- Exercise prompt -
Extract the data exactly, missing nothing.

- Exercise input -
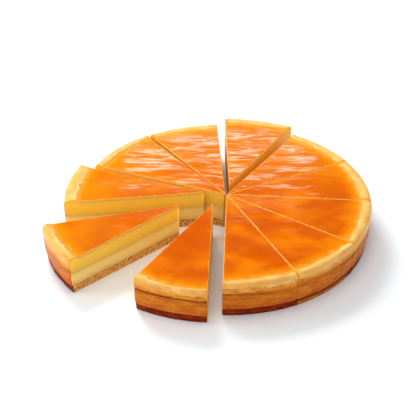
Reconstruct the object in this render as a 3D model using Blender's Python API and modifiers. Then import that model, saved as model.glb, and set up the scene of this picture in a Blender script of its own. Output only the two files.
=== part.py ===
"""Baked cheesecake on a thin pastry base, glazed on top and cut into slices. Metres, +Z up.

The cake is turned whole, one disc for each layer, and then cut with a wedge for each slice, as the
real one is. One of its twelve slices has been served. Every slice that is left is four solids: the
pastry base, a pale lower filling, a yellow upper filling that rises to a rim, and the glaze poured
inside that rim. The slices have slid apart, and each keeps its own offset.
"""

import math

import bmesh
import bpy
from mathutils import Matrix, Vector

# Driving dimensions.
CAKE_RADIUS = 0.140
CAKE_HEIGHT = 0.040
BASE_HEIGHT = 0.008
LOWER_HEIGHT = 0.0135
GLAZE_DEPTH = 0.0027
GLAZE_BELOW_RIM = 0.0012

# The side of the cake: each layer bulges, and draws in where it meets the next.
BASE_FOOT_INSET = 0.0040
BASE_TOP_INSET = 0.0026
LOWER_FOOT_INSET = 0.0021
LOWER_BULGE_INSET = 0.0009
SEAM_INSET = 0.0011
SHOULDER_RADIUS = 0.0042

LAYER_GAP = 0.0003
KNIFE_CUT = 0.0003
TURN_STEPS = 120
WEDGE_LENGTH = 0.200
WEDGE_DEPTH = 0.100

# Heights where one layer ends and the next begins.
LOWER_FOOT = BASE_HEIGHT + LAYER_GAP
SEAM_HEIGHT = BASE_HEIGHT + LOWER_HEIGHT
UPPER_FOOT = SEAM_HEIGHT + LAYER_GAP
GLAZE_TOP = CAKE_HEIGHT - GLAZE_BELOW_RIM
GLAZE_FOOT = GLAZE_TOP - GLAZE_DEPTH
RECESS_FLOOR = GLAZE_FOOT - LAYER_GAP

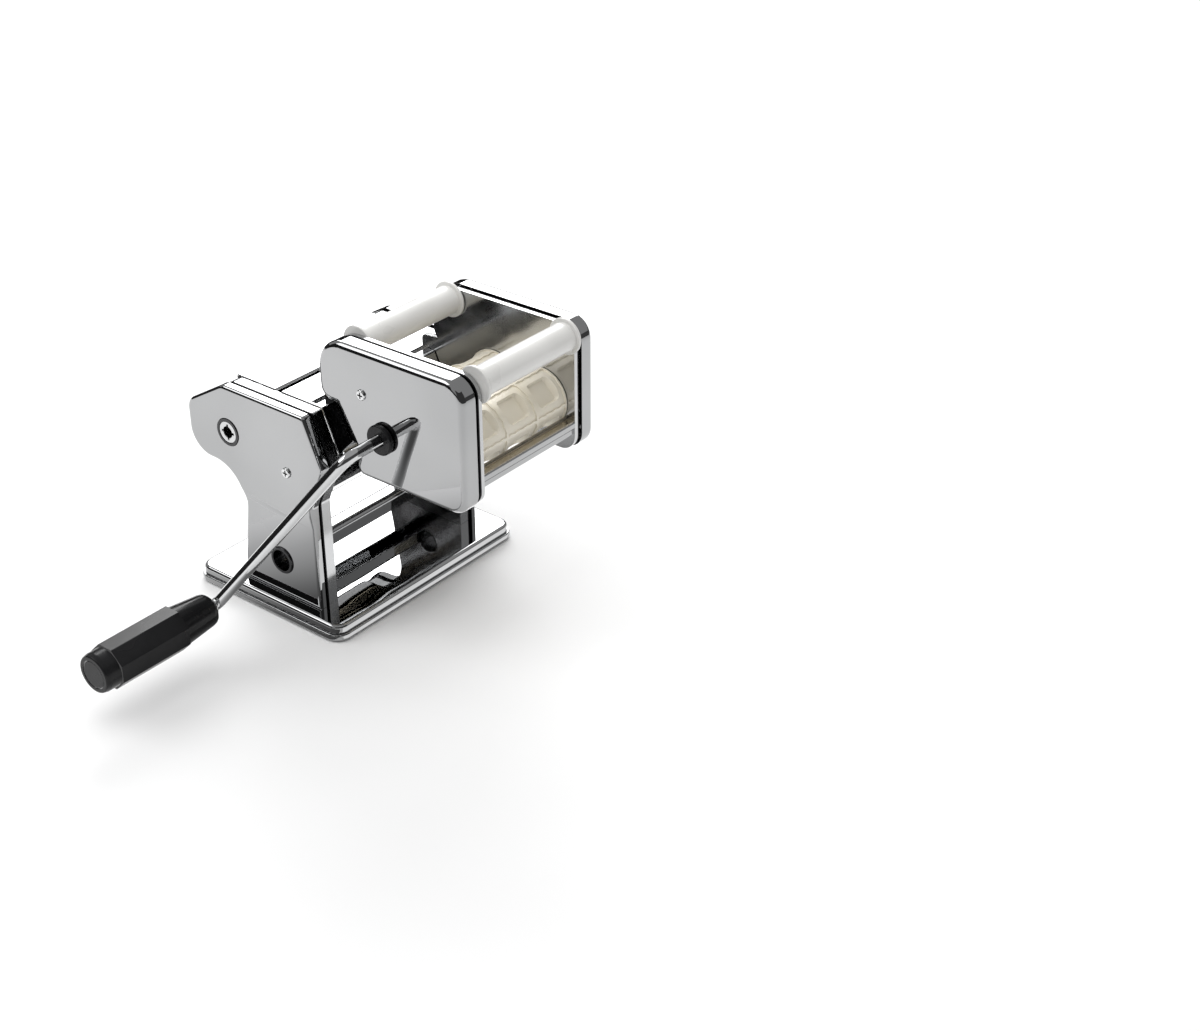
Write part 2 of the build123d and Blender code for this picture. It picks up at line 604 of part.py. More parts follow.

- The reply -
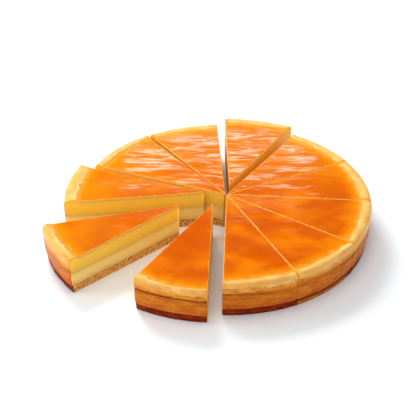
Reconstruct the object in this render as a 3D model using Blender's Python API and modifiers. Then import that model, saved as model.glb, and set up the scene of this picture in a Blender script of its own. Output only the two files.
=== part.py ===
"""Baked cheesecake on a thin pastry base, glazed on top and cut into slices. Metres, +Z up.

The cake is turned whole, one disc for each layer, and then cut with a wedge for each slice, as the
real one is. One of its twelve slices has been served. Every slice that is left is four solids: the
pastry base, a pale lower filling, a yellow upper filling that rises to a rim, and the glaze poured
inside that rim. The slices have slid apart, and each keeps its own offset.
"""

import math

import bmesh
import bpy
from mathutils import Matrix, Vector

# Driving dimensions.
CAKE_RADIUS = 0.140
CAKE_HEIGHT = 0.040
BASE_HEIGHT = 0.008
LOWER_HEIGHT = 0.0135
GLAZE_DEPTH = 0.0027
GLAZE_BELOW_RIM = 0.0012

# The side of the cake: each layer bulges, and draws in where it meets the next.
BASE_FOOT_INSET = 0.0040
BASE_TOP_INSET = 0.0026
LOWER_FOOT_INSET = 0.0021
LOWER_BULGE_INSET = 0.0009
SEAM_INSET = 0.0011
SHOULDER_RADIUS = 0.0042

LAYER_GAP = 0.0003
KNIFE_CUT = 0.0003
TURN_STEPS = 120
WEDGE_LENGTH = 0.200
WEDGE_DEPTH = 0.100

# Heights where one layer ends and the next begins.
LOWER_FOOT = BASE_HEIGHT + LAYER_GAP
SEAM_HEIGHT = BASE_HEIGHT + LOWER_HEIGHT
UPPER_FOOT = SEAM_HEIGHT + LAYER_GAP
GLAZE_TOP = CAKE_HEIGHT - GLAZE_BELOW_RIM
GLAZE_FOOT = GLAZE_TOP - GLAZE_DEPTH
RECESS_FLOOR = GLAZE_FOOT - LAYER_GAP

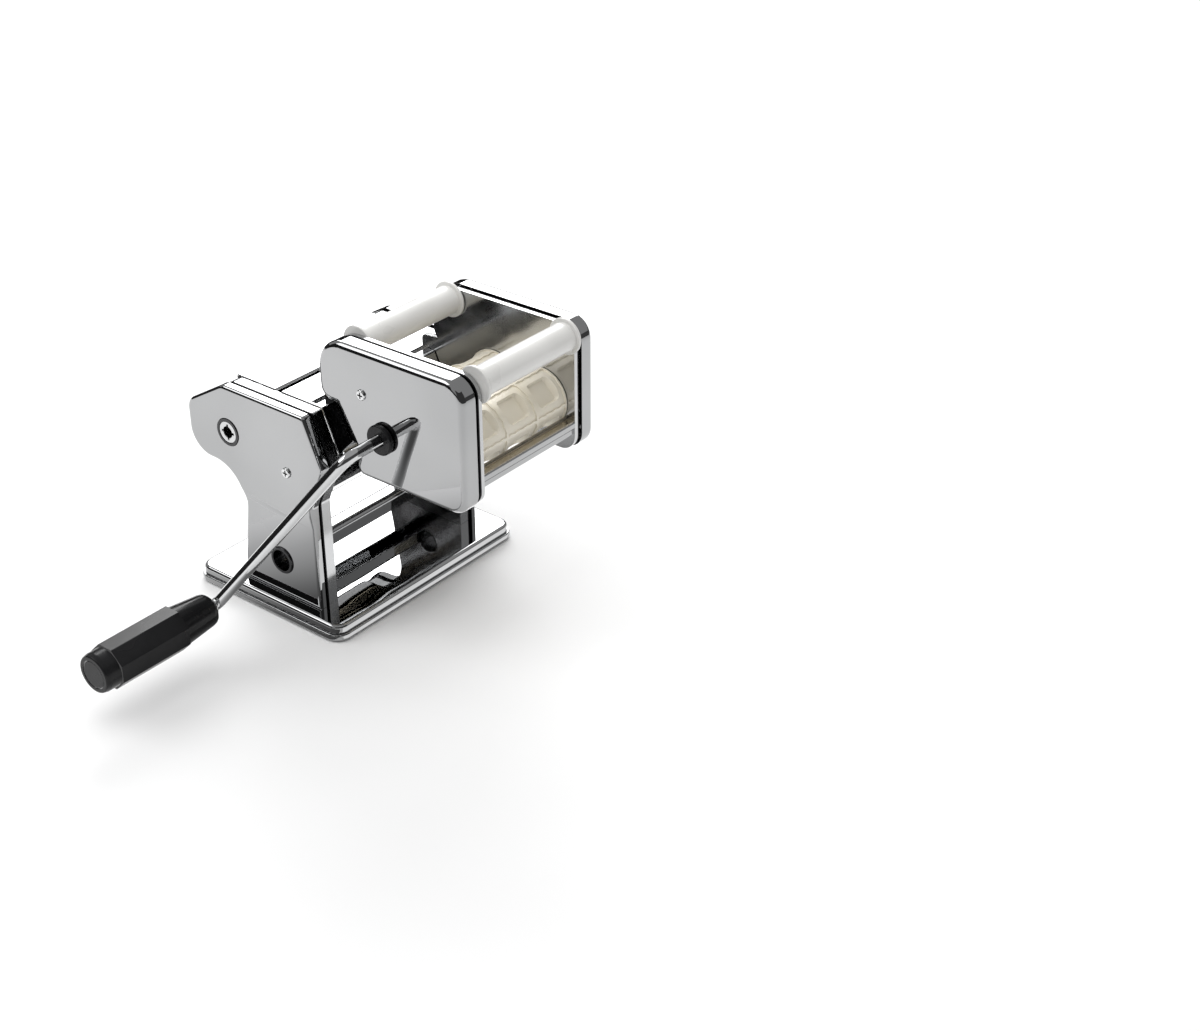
Write part 2 of the build123d and Blender code for this picture. It picks up at line 604 of part.py. More parts follow.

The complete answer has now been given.